You may have heard the term “flat design” and wondered what it was. Well before I tell you let me confuse you even more. Flat web design is the follow on trend from skeuomorphic web design. Confused? Good!
In a nutshell, Skeumorphic design is a term used to describe the period of web design / software design that represented real life objects as closely as possible, this included many 3D effects, lighting, shadows, textures and rendering. Flat design does away with all this fuss resulting in a clean crisp 2D effect. You will have already seen this shift over the past few months on your phone, laptop and tablets as the big players such as Google, Apple and Microsoft have set the trend.

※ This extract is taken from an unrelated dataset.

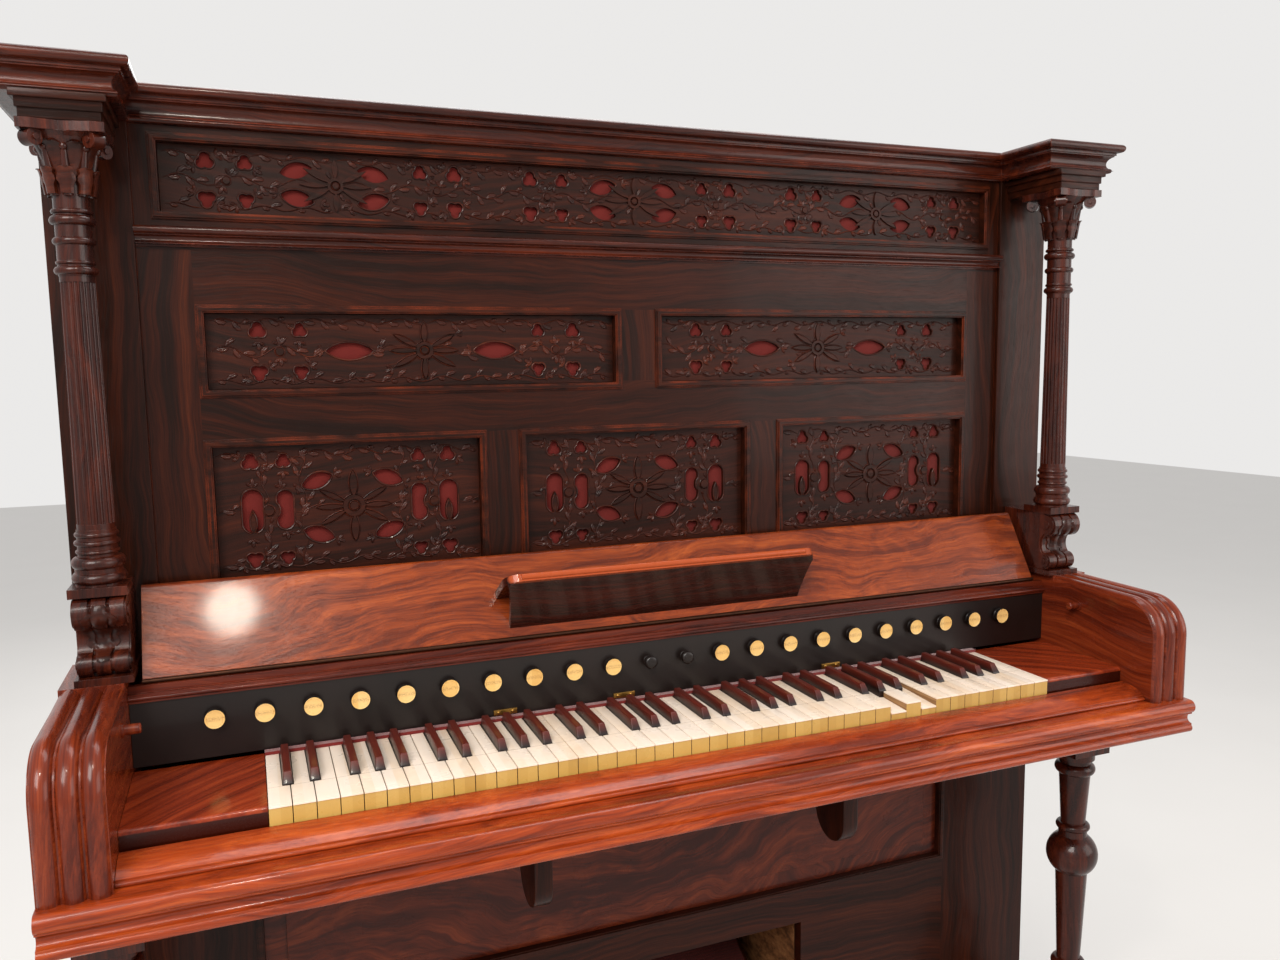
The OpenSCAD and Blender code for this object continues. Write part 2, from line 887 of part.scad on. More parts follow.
module scroll_brackets()
    color(walnut)
        placed()
            pair() {
                lobe = 2 * bracket_half / 3;
                box([column_x - foot_half, column_y - foot_half, cheek_h],
                    [column_x + foot_half, post_y, foot_top]);
                along_x(column_x - bracket_half, column_x + bracket_half)
                    bracket_outline(lobe * 0.16);
                for (k = [-1 : 1])
                    along_x(column_x + (k - 0.4) * lobe, column_x + (k + 0.4) * lobe)
                        bracket_outline(0);
                for (eye = [[bracket_front + top_roll_r - roll_ahead, bracket_top - top_roll_r,
                             top_roll_r],
                            [bracket_front + low_roll_r, foot_top + low_roll_r, low_roll_r]])
                    translate([column_x, eye[0], eye[1]])
                        rotate([0, 90, 0])
                            cylinder(h = 2 * bracket_half + 3, r = eye[2] * 0.35, center = true);
            }

// Key well

roll_r = cheek_t / 6;
cheek_crown = cheek_h - crown_drop;
arc_y = cheek_r - cheek_out;
arc_z = cheek_crown - cheek_r;
column_front = column_y - foot_half;
crown_slope = atan((cheek_h - cheek_crown) / (column_front - arc_y));

// A cheek's side outline behind its rolls, and its full height under the column
module cheek_outline() {
    sunk = roll_r * 0.6;
    flat([column_front, -keybed_z], [post_y, cheek_h]);
    flat([post_y, -keybed_z], [side_y, shelf_top]);
    flat([arc_y, -keybed_z], [column_front, cheek_crown - sunk]);
    flat([sunk - cheek_out, -keybed_z], [arc_y, arc_z]);
    translate([arc_y, arc_z])
        circle(cheek_r - sunk);
}

// One of the three rolls that run up a cheek's front and back over its top
module cheek_roll() {
    axis_r = cheek_r - roll_r;
    translate([0, arc_y - axis_r, -keybed_z])
        cylinder(h = arc_z + keybed_z, r = roll_r);
    translate([0, arc_y, arc_z])
        rotate([90, 0, 90])
            rotate([0, 0, 90])
                rotate_extrude(angle = 90)
                    translate([axis_r, 0])
                        circle(roll_r);
    translate([0, arc_y, arc_z + axis_r])
        rotate([crown_slope - 90, 0, 0])
            cylinder(h = (column_front - arc_y) / cos(crown_slope), r = roll_r);
}

module cheek()
    color(walnut)
        placed() {
            along_x(cheek_in, cheek_x1)
                cheek_outline();
            for (k = [0 : 2])
                translate([cheek_in + (2 * k + 1) * roll_r, 0, 0])
                    cheek_roll();
        }

// The keybed's front moulding: a nose over a hollow and a bead
module keybed_outline() {
    nose = keybed_t * 0.2;
    low = keybed_t * 0.13;
    front = -keybed_out + nose * 0.55;
    translate([-keybed_out + nose, -keybed_z - nose])
        circle(nose);
    flat([-keybed_out + nose, -keybed_z - 2 * nose], [side_y, -keybed_z]);
    difference() {
        flat([front, keybed_bottom + low], [side_y, -keybed_z - nose]);
        translate([front, -keybed_z - keybed_t * 0.57])
            circle(keybed_t * 0.15);
    }
    translate([front + low * 0.7, keybed_bottom + low])
        circle(low);
    flat([front + low * 0.7, keybed_bottom], [side_y, keybed_bottom + 2 * low]);
}

module keybed()
    color(burl)
        placed() {
            along_x(-cheek_x1, cheek_x1)
                keybed_outline();
            box([-side_in + slit, side_y, keybed_bottom],
                [side_in - slit, side_y + keybed_t, -keybed_z]);
        }

// The key slip: a rounded strip before the keys with a bead along its foot
module key_slip()
    color(burl)
        placed()
            along_x(-cheek_in + slit, cheek_in - slit) {
                slip_h = keybed_z - key_t + 0.5;
                r = slip_out * 1.45;
                bead = slip_h * 0.14;
                intersection() {
                    flat([-slip_out + bead, -keybed_z], [-2, -keybed_z + slip_h]);
                    translate([-slip_out * 0.15, -keybed_z + slip_h - r])
                        circle(r);
                }
                translate([-slip_out + bead, -keybed_z + bead])
                    circle(bead);
            }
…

Back in 2011, I wrote an article entitled Less Is More ( click the link to read) that predicted this change. I’d already started to educate web design clients to the benefits of a no bells and whistles approach for several reasons. It’s only now, 4 years after my article that flat design has become mainstream in software are we now seeing that mirrored in web design.
Why Flat Design?
Well first up it’s not as naff looking as skeuomorphic. Let’s be honest. At first we marvelled at the 3D effects on our phones and so we wanted the same effect on our websites. Spotty pencil twirling web geeks were in their element designing all manner of spinning, sliding, perfectly rendered 3D gadgets for websites and clients loved it just as much. Web design up until recently was all about flashy gimmicks.
The simple fact is however, gimmicky websites are difficult to navigate, they are resource hungry using lots of bandwidth and they rely on software technology that isn’t always stable.
Flat web design focuses on pure function, clean, easy to navigate pages that load quickly and are therefore bandwidth (and cost) friendly.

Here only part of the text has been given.